Now that I’ve graduated and been in the workforce for a couple of years, I’m having to reacquaint myself with myself. I do not have school to distract me, with my always trying to get an A on a test or in a class. I do not have things to deviate me from my thinking about my geeky hobbies. I don’t just have “college” friends anymore. I need to have a common ground with people to base a friendship upon. And, well, it’s been really hard. I’m allowing myself to love Sailor Moon just as much as I did when I was 12. Permissions have been granted for having conversations with people in public about the latest Left for Dead 2 campaign. The things that I love are becoming more intertwined with pop culture. I can go to the Books-a-Million in my small home town, and it will be stocking both manga and comic books. I have Batman games and novels to satisfy my lust. More people are spending time on the internet, making my current level of usage look “light.”

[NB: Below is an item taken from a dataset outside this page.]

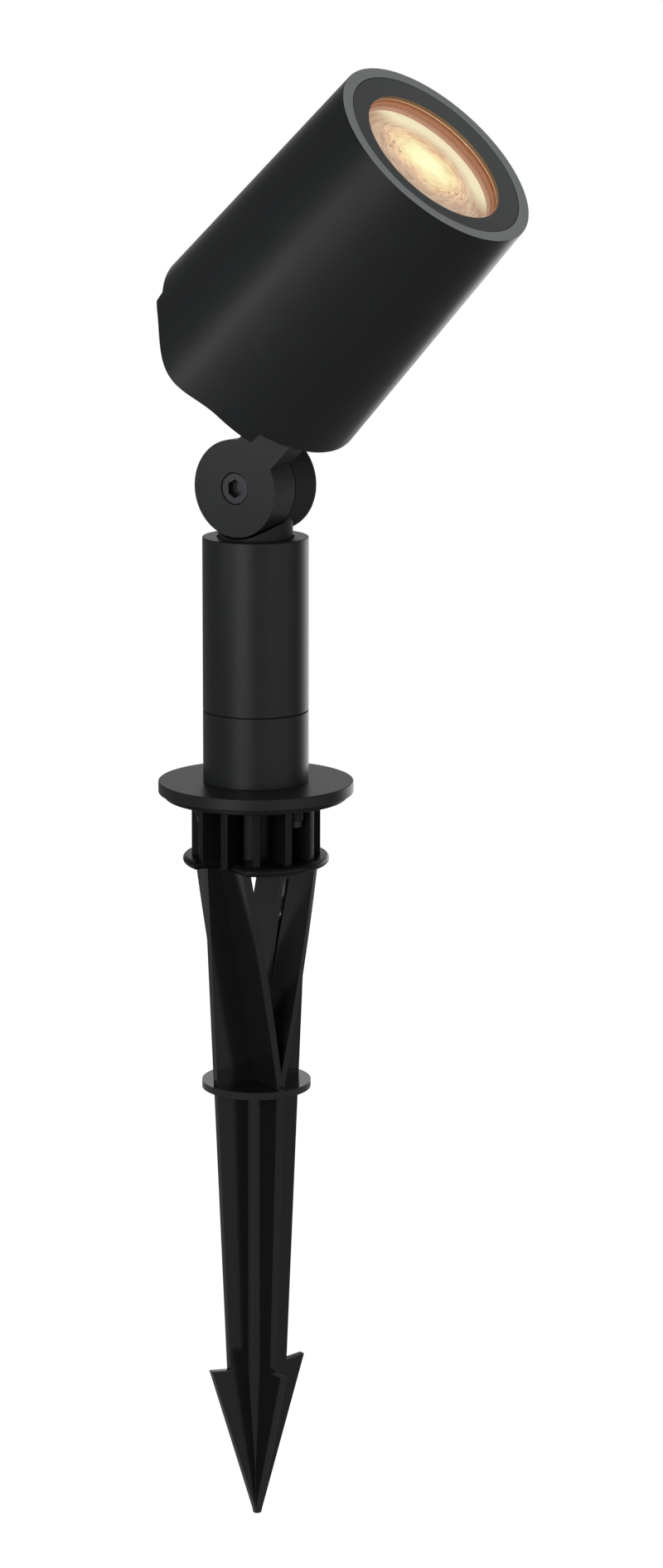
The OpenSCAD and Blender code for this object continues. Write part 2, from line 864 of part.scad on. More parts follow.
// The places of the screws that hold the collar, their heads sunk in the flange.
module flange_screw_places() {
    for (i = [0:screw_count - 1])
        rotate([0, 0, spike_turn + flange_screw_turn + 360 * i / screw_count])
            translate([flange_screw_out, 0, flange_low_z + flange_screw_sink])
                children();
}

module flange_disc() {
    color("#303134")
        difference() {
            bar(flange_r, flange_low_z, flange_t);
            bar(gland_r + seat_fit, flange_low_z - cut, flange_t + 2 * cut);
            flange_screw_places() {
                bar(flange_screw_d / 2 + screw_play, -cut, flange_t + cut);
                bar(
                    flange_screw_d / 2 * head_width_share + screw_play,
                    -flange_screw_sink - cut,
                    flange_screw_sink + cut
                );
            }
            spike_screw_places()
                bar(spike_screw_d / 2, 0, spike_screw_len + free_gap);
        }
}

module flange_screws() {
    color("#c0c2c5")
        flange_screw_places()
            screw(flange_screw_d / 2, flange_screw_len);
}

module cable_gland() {
    color("#1b1b1c")
        difference() {
            union() {
                bar(gland_r, flange_low_z, gland_top_z - flange_low_z);
                translate([0, 0, flange_low_z - gland_cap_h])
                    cylinder(r1 = gland_cap_r * gland_nose_share, r2 = gland_cap_r, h = gland_cap_h / 3);
                bar(gland_cap_r, flange_low_z - gland_cap_h * 2 / 3, gland_cap_h * 2 / 3);
            }
            bar(lead_r, flange_low_z - gland_cap_h - cut, gland_top_z + gland_cap_h);
        }
}

module gland_nut() {
    nut_z = flange_top_z + collar_floor_t;
    color("#1b1b1c")
        difference() {
            translate([0, 0, nut_z])
                cylinder(r = gland_nut_r, h = gland_nut_t, $fn = 6);
            bar(gland_r + run_fit, nut_z - cut, gland_nut_t + 2 * cut);
        }
}

// The lead's end inside the post, from the gland's upper end to the terminal block.
module inner_lead() {
    color("#1a1a1a")
        bar(lead_r - run_fit, gland_top_z, terminal_z - gland_top_z);
}

module terminal_block() {
    color("#e9e5da")
        difference() {
            union() {
                translate([-terminal_w / 2, -terminal_w / 2, terminal_z])
                    cube([terminal_w, terminal_w, terminal_h]);
                intersection() {
                    translate([-terminal_foot_w / 2, -terminal_w / 4, terminal_z])
                        cube([terminal_foot_w, terminal_w / 2, terminal_h / 4]);
                    bar(post_bore_r - seat_fit, terminal_z, terminal_h);
                }
            }
            for (side = [-1, 1])
                translate([side * terminal_w / 4, 0, terminal_z + terminal_h / 2])
                    bar(wire_r, 0, terminal_h);
        }
}

module base_gasket() {
    color("#101010")
        difference() {
            bar(dish_r - free_gap, dish_h, sheet_t);
            bar(gasket_bore_r, dish_h - cut, sheet_t + 2 * cut);
            spike_screw_places()
                bar(spike_screw_d / 2 + screw_play, 0, dish_h + flange_t);
        }
}

// The places of the screws from the dish into the flange, on the soil line.
module spike_screw_places() {
    rotate([0, 0, spike_turn])
        for (i = [0:screw_count - 1])
            rotate([0, 0, spike_screw_turn + 360 * i / screw_count])
                translate([spike_screw_r, 0, 0])
                    children();
}

// A quarter round from the barrel out to radius r, rising from z to the dish's edge.
function dish_arc(r, z) = [
    for (i = [0:dish_steps])
        let (a = 90 * i / dish_steps)
        [barrel_r + (r - barrel_r) * sin(a), z + (dish_h - z) * (1 - cos(a))]
];
function reversed(list) = [for (i = [len(list) - 1:-1:0]) list[i]];

module dish_shell() {
    rotate_extrude()
        polygon(concat(
            [[barrel_bore_r, 0]],
            dish_arc(dish_r, 0),
            reversed(dish_arc(dish_r - dish_wall, dish_wall)),
            [[barrel_bore_r, dish_wall]]
        ));
}

module spike_bosses() {
    rotate([0, 0, -spike_turn])
        spike_screw_places()
            bar(spike_boss_r, dish_wall - barb_lift, dish_h - dish_wall + barb_lift);
}

// The tube and ribs under the dish, and the ring that closes them.
module spike_barrel() {
    tube(barrel_core_r, barrel_bore_r, -ring_low_z, ring_low_z + dish_wall);
    for (i = [0:rib_count - 1])
        rotate([0, 0, 360 * i / rib_count])
            translate([barrel_core_r - barrel_core_wall / 2, -rib_t / 2, -barrel_h - ring_h / 2])
                cube([
                    barrel_r - barrel_core_r + barrel_core_wall / 2,
                    rib_t,
                    barrel_h + ring_h / 2 + dish_wall / 2
                ]);
    difference() {
        bar(low_ring_r, -ring_low_z, ring_h);
        bar(barrel_bore_r, -ring_low_z - cut, ring_h + 2 * cut);
        translate([rib_t / 2, -ring_flat - low_ring_r, -ring_low_z - cut])
            cube([low_ring_r, low_ring_r, ring_h + 2 * cut]);
    }
}

// One of the two walls that lean together from the ring down to the lower disc.
module slanted_wall() {
    intersection() {
        translate([0, 0, -disc_z])
            cylinder(r1 = wall_low_r, r2 = barrel_r, h = disc_z - ring_low_z);
        rotate([90, 0, 90])
            linear_extrude(height = 2 * barrel_d, center = true)
                polygon([
                    [-cage_half, -ring_low_z],
                    [-cage_half + wall_t, -ring_low_z],
                    [wall_t - rib_t / 2, -disc_z],
                    [-rib_t / 2, -disc_z]
                ]);
    }
}

// A fin that stands outside a slanted wall, from the ring to the lower disc.
module cage_fin() {
    rotate([90, 0, 90])
        linear_extrude(height = rib_t, center = true)
            polygon([
                [-fin_top_r, -ring_low_z],
                [-cage_half + wall_t + fin_poke, -ring_low_z],
                [0, -disc_z],
                [-fin_disc_r, -disc_z]
            ]);
}

// Half of the shaft's outline below the lower disc, with its barb.
module shaft_half() {
    polygon([
        [0, -low_disc_low_z],
        [fin_disc_r - fin_taper * low_disc_t, -low_disc_low_z],
        [fin_end_r, -barb_z],
        [barb_r, -barb_z + barb_lift],
        [point_r, -tip_z],
        [0, -tip_z]
    ]);
}

// The moulded spike is drawn in three lengths that meet face to face: the dish
// with its barrel, the cage, and the shaft. The first fin is along -Y before it is turned.
module spike_dish() {
    color("#1c1c1d")
        difference() {
            rotate([0, 0, spike_turn])
                union() {
                    dish_shell();
                    spike_bosses();
                    spike_barrel();
                }
            spike_screw_places()
                bar(spike_screw_d / 2 + screw_play, -cut, dish_h + 2 * cut);
        }
}

module spike_cage() {
    color("#1c1c1d")
        rotate([0, 0, spike_turn])
            union() {
                for (side = [0, 1])
                    mirror([0, side, 0]) {
                        slanted_wall();
                        cage_fin();
                    }
                bar(low_disc_r, -low_disc_low_z, low_disc_t);
            }
}

module spike_shaft() {
    color("#1c1c1d")
        rotate([0, 0, spike_turn])
            union() {
                for (turn = [0, 90])
                    rotate([90, 0, turn])
                        linear_extrude(height = rib_t, center = true) {
                            shaft_half();
                            mirror([1, 0])
                                shaft_half();
                        }
                bar(core_r, -barb_z, barb_z - low_disc_low_z);
                translate([0, 0, -tip_z])
                    cylinder(r1 = point_r, r2 = core_r, h = tip_z - barb_z);
            }
}

module spike_screws() {
    color("#8f9194")
        spike_screw_places()
            screw(spike_screw_d / 2, spike_screw_len);
}

head_shell();
cover_ring();
front_glass();
glass_gasket();
lamp_lens();
lamp_body();
lamp_pins();
lamp_holder();
holder_bracket();
holder_screws();
lamp_wires();
rear_cap();
cap_seal();
cap_screws();
tilt_knuckle();
foot_screws();
knuckle_screw();
friction_washer();
stem_knuckle();
stem_retainer();
stem_nut();
stem_wires();
swivel_bush();
post_tube();
post_collar();
flange_disc();
flange_screws();
cable_gland();
gland_nut();
inner_lead();
terminal_block();
base_gasket();
spike_dish();
spike_cage();
spike_shaft();
spike_screws();
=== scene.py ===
# %% [markdown]
# A garden spike spotlight is a small lamp on a stick: a tapered head on a bolted
# knuckle, a round post with a flange, and a moulded plastic spike for the soil. Its
# construction is already there as a fixed frame. This lesson puts the visible skin on
# it: rounded edges, paint with a fine grain, a lit lens, and the light of a studio.

# %% Load the frame
import json
from math import acos, atan2, cos, pi, radians, sin, sqrt, tan

import bmesh
import bpy
from mathutils import Matrix, Vector


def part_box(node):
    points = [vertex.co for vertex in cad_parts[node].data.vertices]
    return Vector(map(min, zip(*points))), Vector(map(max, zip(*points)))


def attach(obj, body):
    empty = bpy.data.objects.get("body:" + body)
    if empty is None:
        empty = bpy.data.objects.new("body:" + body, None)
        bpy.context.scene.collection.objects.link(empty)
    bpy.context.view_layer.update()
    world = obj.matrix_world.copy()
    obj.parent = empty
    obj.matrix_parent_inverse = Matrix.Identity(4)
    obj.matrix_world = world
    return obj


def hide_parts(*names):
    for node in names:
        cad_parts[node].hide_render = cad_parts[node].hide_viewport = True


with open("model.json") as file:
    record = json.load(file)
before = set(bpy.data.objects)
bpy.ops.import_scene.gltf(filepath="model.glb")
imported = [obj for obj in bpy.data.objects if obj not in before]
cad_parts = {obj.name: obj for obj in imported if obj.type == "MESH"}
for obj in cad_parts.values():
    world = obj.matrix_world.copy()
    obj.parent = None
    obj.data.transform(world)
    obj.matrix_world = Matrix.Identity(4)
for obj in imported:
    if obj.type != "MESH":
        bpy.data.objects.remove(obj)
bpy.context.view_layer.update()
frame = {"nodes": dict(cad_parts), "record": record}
nodes = frame["nodes"]
scene = bpy.context.scene
scene.view_settings.view_transform = "Standard"
MM = 0.001

# %% [markdown]
# The camera comes first, because every later choice is judged through it. It stands
# a bit over a metre away, to the right of the lamp's side and a little above it, and
# it looks slightly down. A long lens keeps the post's sides almost parallel.

# %% Camera
picture_height_px = 1893
focal_px = 5054.5
sensor_mm = 24.0
camera_turn = radians(35.495)
camera_distance = 1.12319
camera_height = 0.24566
camera_heading = camera_turn - radians(1.056)
camera_tilt = radians(11.953)
camera_roll = radians(0.125)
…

There’s still a part of me fighting, though. I still feel shame if someone “normal” sees my Sailor Moon keychain or hears I’m going to a geek convention and costuming. In talking with less nerdy people than me, my verbiage will indicate that I’m not as into the things I’m into. It’s been a huge struggle. I sure as hell can’t be who I am at work, which is where I’m at most of my time. Who I am is not what people expect when they see me. My portfolio site, and this blog in particular, are my attempts to put my “real” personality out there. I want to be in environments where I feel completely comfortable – that it’s ok for me to talk 15 minutes on Greek mythology. That it is cool I know how to assemble a computer. I might be overcompensating with how much nerdiness I am revealing, but I can’t stop it. Once I start talking about a game, reading a comic, or working on a costuming project, I realize how happy I feel, and I think, “This can’t be bad for me.”
I am building a group who give me their full support and continually say, “Don’t be ashamed.” But the shame still creeps in naturally. It’ll be a long time until that’s gone.